Талант стихотворца и художника переплелись в Акимыче, основанием этого сплетения было его поэтическое видение, которое в живописи видно за версту. Не знаю, нужно ли разыскивать в его живописи влияния каких-то определенных школ и их апологетов, начиная с Нидерландов и кончая сюрром, одно в них очевидно — совершенно нетронутый романтический дух. Находясь среди этих картин, можно было чудесным образом почувствовать себя в детстве, в кругу бабочек, игрушек, ходульных существ, шхун, древних туманных гаваней, кельтских ландшафтов.

Наблюдая Акимача, хотелось разглядеть все его ипостаси: этот человек никогда не был тем же, каким вы его оставили полчаса назад. С него можно было лепить не один образ. И себя он слепил иллюзионно:

А сам он есть ли, этот странник?
Быть может, из ветвей и пней
Его слепил пустой ольшаник
Игрой обманчивых теней.

Не те же ли на его полотнах каменные остовы, то ли людей, то ли домов, а, скорее, призраков: « игра обманчивых теней». Или это долмены? Вавилонские башни? Прочным видится материал — камень, и гряда гор — тоже каменная, что соответствует имени автора: Steinberg — каменная гора.

Так я думала еще в Тарусе, в доме Аркадия Акимовича в один из февральских дней. Самого дома описать не могу, интерьер — сам хозяин в своих воплощениях.

В доме был, как тогда говорили, лирический беспорядок, думаю, от обилия вещей, сделанных его одухотворенными руками. Эти же руки в тот момент растирали в ступке каменным пестиком деревенское сало с чесноком — один из компонентов будущего украинского борща. Такого борща мне не приходилось есть на самой Украине, где я бывала в разные годы. Но от борща самое сильное воспоминание — его дух, заполнивший и дом, и двор.

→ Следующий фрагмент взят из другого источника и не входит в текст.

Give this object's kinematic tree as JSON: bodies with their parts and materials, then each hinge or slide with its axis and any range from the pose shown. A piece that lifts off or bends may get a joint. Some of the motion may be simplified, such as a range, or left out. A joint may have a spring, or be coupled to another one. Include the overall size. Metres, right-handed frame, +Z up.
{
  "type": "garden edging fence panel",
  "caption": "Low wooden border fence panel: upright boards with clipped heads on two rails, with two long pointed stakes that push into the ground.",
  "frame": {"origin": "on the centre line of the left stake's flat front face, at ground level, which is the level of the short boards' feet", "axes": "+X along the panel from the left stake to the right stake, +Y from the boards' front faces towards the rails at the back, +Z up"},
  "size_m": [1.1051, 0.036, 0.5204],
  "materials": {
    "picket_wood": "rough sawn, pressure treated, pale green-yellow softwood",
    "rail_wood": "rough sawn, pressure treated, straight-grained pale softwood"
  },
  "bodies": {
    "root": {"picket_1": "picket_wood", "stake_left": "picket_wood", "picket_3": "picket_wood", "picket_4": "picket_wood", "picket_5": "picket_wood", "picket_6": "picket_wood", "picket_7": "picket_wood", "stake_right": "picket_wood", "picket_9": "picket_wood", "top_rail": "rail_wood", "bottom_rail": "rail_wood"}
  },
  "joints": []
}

Перебить его смог только дух фисгармонии, за которую сел хозяин, и мне казалось, что все мы: Наташа, я кошки выпали из жизни и просто парили здесь, взирая на предметы быта и искусства Акимыча, колеблемые звуками, которые обрели плоть, невидимую нам, но все более ощутимую. Звуки, нарастающие, торопящиеся, смолкавшие и вновь возникающие из запределья, и в то же время так просто « говорящие» или вдруг долдонящие что-то, вероятно, самое простое, но не из нашего вероятья.

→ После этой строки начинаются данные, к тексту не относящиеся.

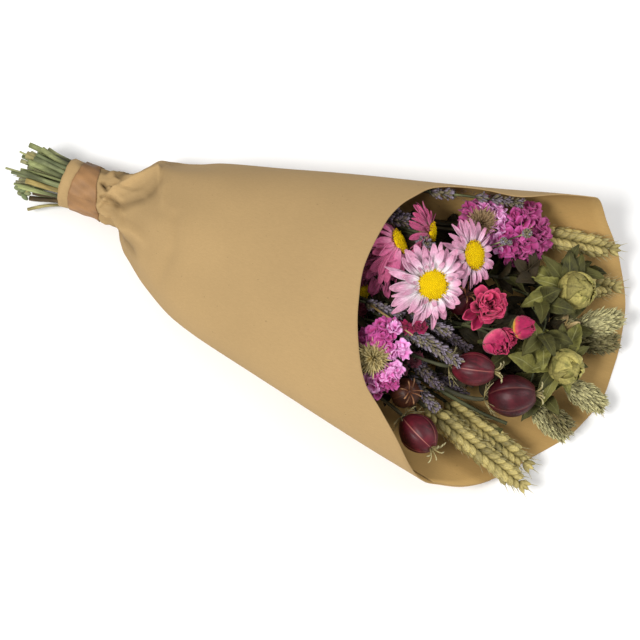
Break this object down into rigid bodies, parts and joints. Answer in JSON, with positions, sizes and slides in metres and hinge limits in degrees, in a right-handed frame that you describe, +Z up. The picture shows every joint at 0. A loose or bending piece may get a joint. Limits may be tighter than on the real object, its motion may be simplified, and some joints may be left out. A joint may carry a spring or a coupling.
{
  "type": "mixed flower bouquet",
  "caption": "Dried flower bouquet of daisies, rosebuds, seed heads and wheat, lying in a wrap of brown kraft paper that is gathered and taped round the stems.",
  "frame": {"origin": "centre of the bounding box in plan, on the surface that the bouquet lies on", "axes": "+X from the cut stem ends to the mouth of the wrap, +Z up, with the flowers' open side facing up"},
  "size_m": [0.439, 0.2198, 0.105],
  "materials": {
    "kraft_paper": "matte brown kraft paper with fine fibres and soft creases",
    "paper_tape": "pinkish brown paper tape with a slight gloss",
    "twine": "matte twisted twine",
    "daisy_petals": "papery petals, white at the root and pink at the tip",
    "daisy_disc": "matte yellow florets",
    "green_stem": "dry grey green stem",
    "statice_petals": "papery ruffled magenta petals",
    "straw_stem": "dry straw coloured stem and bracts",
    "seed_pod": "maroon seed pod with paler seams and a soft gloss",
    "safflower_bud": "matte yellow green bud scales",
    "leaf": "matte dried green leaf",
    "rose_petals": "dry pink petals with cream bases",
    "lavender": "matte grey violet buds",
    "wheat": "dry pale green grains",
    "canary_grass": "matte grey green glumes"
  },
  "bodies": {
    "root": {"paper_wrap": "kraft_paper", "neck_tape": "paper_tape", "binding_twine": "twine", "daisy_1_petals": "daisy_petals", "daisy_1_disc": "daisy_disc", "daisy_1_stem": "green_stem", "daisy_2_petals": "daisy_petals", "daisy_2_disc": "daisy_disc", "daisy_2_stem": "green_stem", "daisy_3_petals": "daisy_petals", "daisy_3_disc": "daisy_disc", "daisy_3_stem": "green_stem", "daisy_4_petals": "daisy_petals", "daisy_4_disc": "daisy_disc", "daisy_4_stem": "green_stem", "daisy_5_petals": "daisy_petals", "daisy_5_disc": "daisy_disc", "daisy_5_stem": "green_stem", "statice_1_florets": "statice_petals", "statice_1_stem": "straw_stem", "statice_2_florets": "statice_petals", "statice_2_stem": "straw_stem", "statice_3_florets": "statice_petals", "statice_3_stem": "straw_stem", "nigella_1_pod": "seed_pod", "nigella_1_stem": "green_stem", "nigella_2_pod": "seed_pod", "nigella_2_stem": "green_stem", "nigella_3_pod": "seed_pod", "nigella_3_stem": "green_stem", "nigella_4_pod": "seed_pod", "nigella_4_stem": "green_stem", "nigella_5_pod": "seed_pod", "nigella_5_stem": "green_stem", "safflower_1_head": "safflower_bud", "safflower_1_stem": "leaf", "safflower_2_head": "safflower_bud", "safflower_2_stem": "leaf", "foliage_1": "leaf", "foliage_2": "leaf", "foliage_3": "leaf", "rose_1_bloom": "rose_petals", "rose_2_bloom": "rose_petals", "rose_3_bloom": "rose_petals", "rose_4_bloom": "rose_petals", "rose_stem": "leaf", "lavender_1": "lavender", "lavender_2": "lavender", "lavender_3": "lavender", "lavender_4": "lavender", "lavender_5": "lavender", "lavender_6": "lavender", "wheat_1": "wheat", "wheat_2": "wheat", "wheat_3": "wheat", "wheat_4": "wheat", "phalaris_1": "canary_grass", "phalaris_2": "canary_grass", "phalaris_3": "canary_grass", "phalaris_4": "canary_grass"}
  },
  "joints": []
}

Совсем иначе звучал этот инструмент, когда в 1983 г. (тоже в феврале) я приехала к Штейнбергам на уже улицу маршала Новикова, в сопровождении своего австрийского мужа. Во всей кваритире ощущалось не столько запустение, сколько что-то сникшее, какая-то понурость, вынужденное примирение со всем и со вся. Акимыч на какой-то момент был оживлен: говорил с Томасом на своем втором родном языке. Когда он сел за фисгармонию, мой взгляд упал на его ступни, обутые в клетчатые войлочные тапки, потом звуки стали казаться отдельными от всего, вне связи с исполнителем, не проникающие в душу. Захотелось вынестись в приоткрытую форточку, с зажатым ладонью ртом, чтобы не обронить рвущийся из него хрип. Немного побыв с Наташей в ее комнате, собрав какие-то лоскутки из нашей юности, мы распрощались. Жаль, не рассказала Акимычу о венском Secession, о Ver Sacrum, Koloman Moser.

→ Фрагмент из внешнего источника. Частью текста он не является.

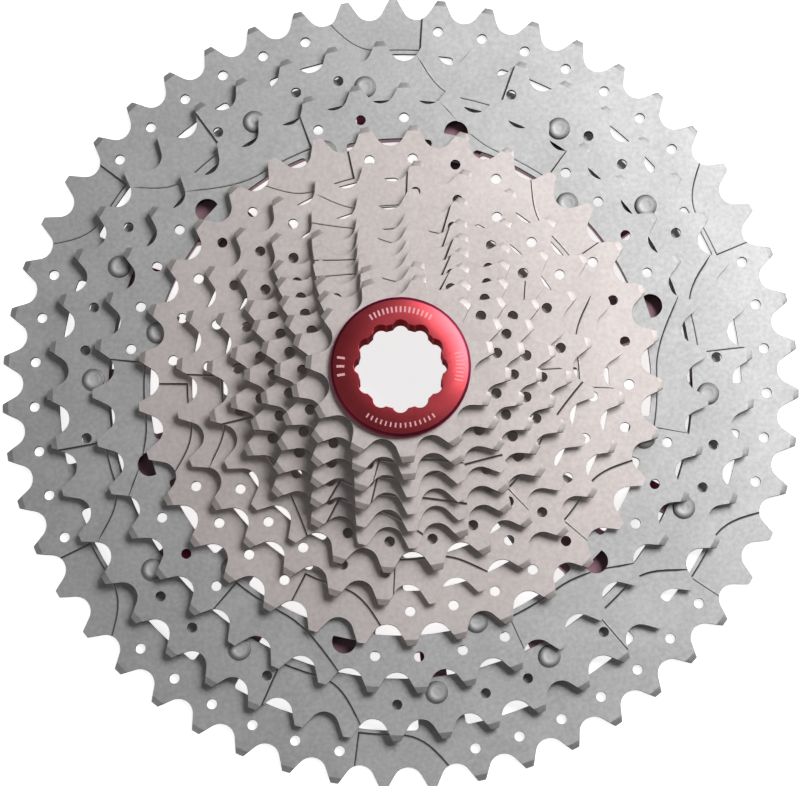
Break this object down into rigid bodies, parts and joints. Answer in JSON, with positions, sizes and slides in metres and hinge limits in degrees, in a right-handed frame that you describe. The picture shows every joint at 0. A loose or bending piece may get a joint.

Вот один псевдо-парадокс: « Я в дорогу с собой не возьму ничего, кроме памяти вечной и вечной разлуки», и весь его, скопленный за жизнь, необъятный мир с сотнями томов, столярным и слесарным инветарем, нотами, картинами, деревянными скульптурами — всем, что он построил и сотворил своими руками-умельцами, где каждая вещь могла рассказывать о нем и о себе, едва коснешься ее взглядом, — все было оставлено, приближаясь « к верховьям» Леты.

Акимыч, как некоторые известные поэты, был провидцем своей судьбы. Возьмите, например, написанное в 1935 г.: « Я видел море Черное во сне». Море приснилось ему большой рекой, « полузабытым материнским лоном» — все возвращается на круги своя:

на берегу такой реки Акимыч перешел в иной мир.

В 45 лет на его поджаром теле висела ладанка, в которой носил он « обид несмытый стыд», однако к Богу обратился он покаянно:

Отпусти меня с миром, раба Твоего,
Разреши мой обет, развяжи мои руки!

*Лиля Рафаевич – имя, принятое среди домашних и близких и девичья фамилия автора мемуаров; так она представилась Аркадию Штейнбергу при знакомстве – и так – привычно – он называл ее впоследствии.